Mr Wylie predicts it will be another year before the recovery in the construction industry is fully embedded but he has seen more consistency of output across the past 18 months.

Yet he remains convinced many of his competitors will be in a poorer position than they could have been as a result of the cost cutting measures they took during the downturn.

He said: "We have engaged with our supply chain over the past year to make sure they know we will need their resource going forward. We believe our supply chain will see the merits of us standing by them and our staff [through the recession].

"I would say to the market you really need to back the right horse which has the resource to carry through a development programme.

"Those that have failed to invest and thought they were being cute by not spending money in recession are the ones that are going to be slower to pick up."
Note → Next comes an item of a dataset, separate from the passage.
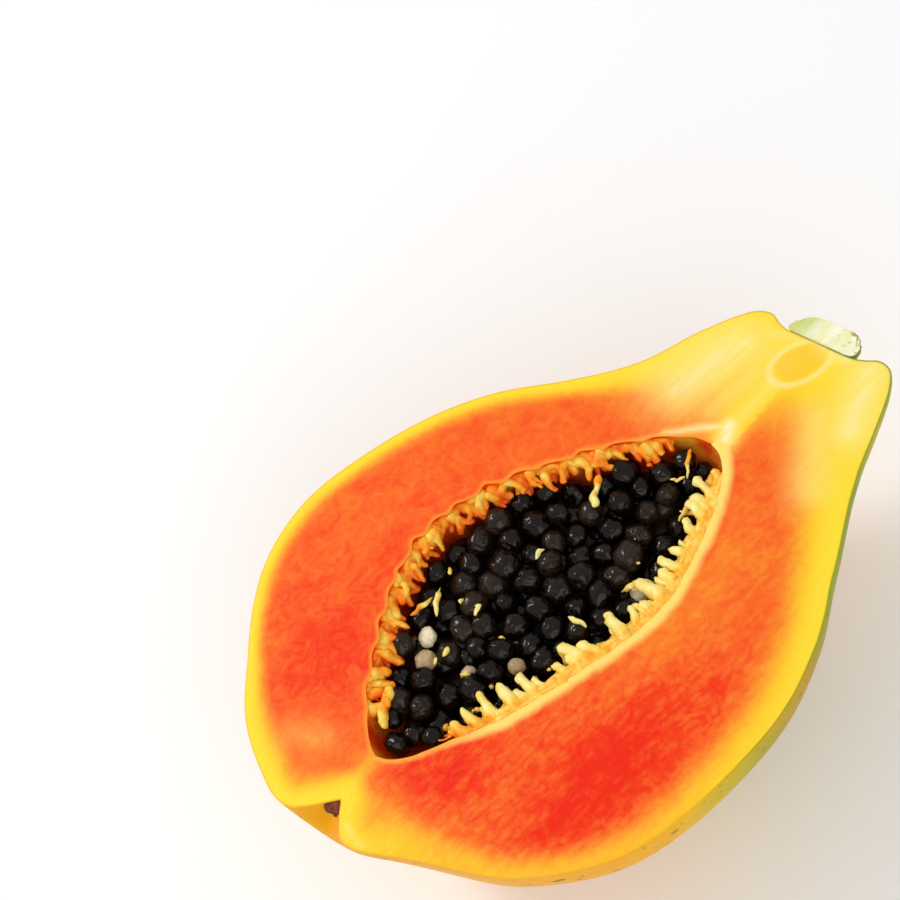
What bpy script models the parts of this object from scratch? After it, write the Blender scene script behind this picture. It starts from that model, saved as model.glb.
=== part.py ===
"""One half of a ripe papaya, cut lengthwise, lying on its skin with the cut face up.

Metres, +Z up. The fruit is drawn round its own axis, which lies along X with the stalk at +X, and the
cut is the plane z = 0. The last step moves all of it so that the origin is on the surface that the
half rests on, under the middle of its box.

Three pieces: the half fruit itself, the heap of seeds that its gel holds together, and the stalk's
stub. They keep a gap of a third of a millimetre or more to each other.
"""

import math
import random

import bmesh
import bpy
import numpy as np
from mathutils import Euler, Vector, noise

MM = 0.001

# The whole fruit, before the cut: places along its axis and radii there, in mm, from the stalk's seat
# over the shoulder, the neck and the belly into the dimple at the blossom end.
OUTLINE = [
    (77.2, 0.0),
    (77.3, 8.4),
    (78.1, 11.0),
    (79.4, 13.6),
    (78.6, 16.8),
    (75.0, 19.8),
    (66.0, 24.2),
    (51.0, 30.6),
    (36.0, 40.2),
    (22.0, 50.2),
    (6.0, 57.2),
    (-12.0, 60.6),
    (-28.0, 60.9),
    (-44.0, 56.8),
    (-58.0, 47.4),
    (-70.0, 34.6),
    (-78.6, 19.8),
    (-82.4, 11.6),
    (-82.4, 7.4),
    (-79.0, 3.6),
    (-74.4, 0.0),
]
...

Research from the Scottish ­Building Federation, the Construction Industry Training Board and the Royal Institution of Chartered Surveyors in the past year has suggested the construction sector could be facing skills shortages across the next five to 10 years.

There are a number of factors involved in that including thousands of older workers being due to retire, scores of people lost to the industry during the recession and fewer apprentices and graduates being taken into the sector.
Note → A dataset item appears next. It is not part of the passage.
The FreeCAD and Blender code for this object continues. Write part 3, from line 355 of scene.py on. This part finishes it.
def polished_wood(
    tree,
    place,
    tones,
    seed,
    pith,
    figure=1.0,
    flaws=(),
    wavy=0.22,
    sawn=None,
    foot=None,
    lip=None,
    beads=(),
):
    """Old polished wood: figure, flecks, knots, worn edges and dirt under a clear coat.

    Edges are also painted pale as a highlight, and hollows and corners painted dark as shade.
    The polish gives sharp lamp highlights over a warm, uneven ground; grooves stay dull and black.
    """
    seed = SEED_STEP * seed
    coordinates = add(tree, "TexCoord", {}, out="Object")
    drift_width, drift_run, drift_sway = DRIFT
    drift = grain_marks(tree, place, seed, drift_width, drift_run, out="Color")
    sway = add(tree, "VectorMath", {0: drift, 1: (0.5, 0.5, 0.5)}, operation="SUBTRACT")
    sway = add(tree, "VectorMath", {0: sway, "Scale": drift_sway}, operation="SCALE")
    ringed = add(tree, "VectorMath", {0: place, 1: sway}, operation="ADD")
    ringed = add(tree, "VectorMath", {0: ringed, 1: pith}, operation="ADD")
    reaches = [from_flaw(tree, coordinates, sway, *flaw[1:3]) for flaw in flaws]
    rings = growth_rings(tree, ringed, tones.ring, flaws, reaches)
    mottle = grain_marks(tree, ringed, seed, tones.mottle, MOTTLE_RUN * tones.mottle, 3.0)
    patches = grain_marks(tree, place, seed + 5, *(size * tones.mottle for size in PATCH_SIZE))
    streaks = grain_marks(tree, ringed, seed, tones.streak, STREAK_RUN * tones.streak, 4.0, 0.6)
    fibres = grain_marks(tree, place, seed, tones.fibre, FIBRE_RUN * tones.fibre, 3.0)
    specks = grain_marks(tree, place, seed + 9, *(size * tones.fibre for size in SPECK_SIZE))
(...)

Last month's Scottish Construction Monitor found 69 per cent of firms surveyed expected to recruit apprentices in the next 12 months but many expressed concern about a lack of suitable candidates.

Earlier this month the Purchasing Managers Index (PMI) for construction showed output in May remained strong but had slowed to its lowest level in seven months.

CCG has worked on high profile projects such as the Athletes' Village for the Commonwealth Games, the revamp of the long derelict Kelvingrove bandstand and the restoration of the Olympia in Bridgeton in recent years.

It has previously worked on Celtic Football Club's Lennoxtown training complex.

Along with general construction work it has a timber frame manufacturing arm, a windows and door making division as well as flooring and roofing sections.

CCG recently added a nightshift and created 40 jobs at its timber frame off-site manufacturing facility in Glasgow as a result of increasing demand from the industry.

Mr Wylie added: "We see there is a market out there and we are well positioned to attract new customers in that marketplace.

"The structure has been maintained so we are not bringing in new faces to learn new things."

CCG (Holdings) reported a 17 per cent increase in turnover from £109.7 million to £128.9 million in the 12 months to March 31, 2013.

Annual accounts filed at Companies House for that period show pre-tax profits rose from £11.9 million to almost £13 million.

According to its annual return the company is majority owned by Mr Wylie with Bernard Rooney the other shareholder.

Mr Wylie said he is hopeful of increases in turnover and profit in the years to come.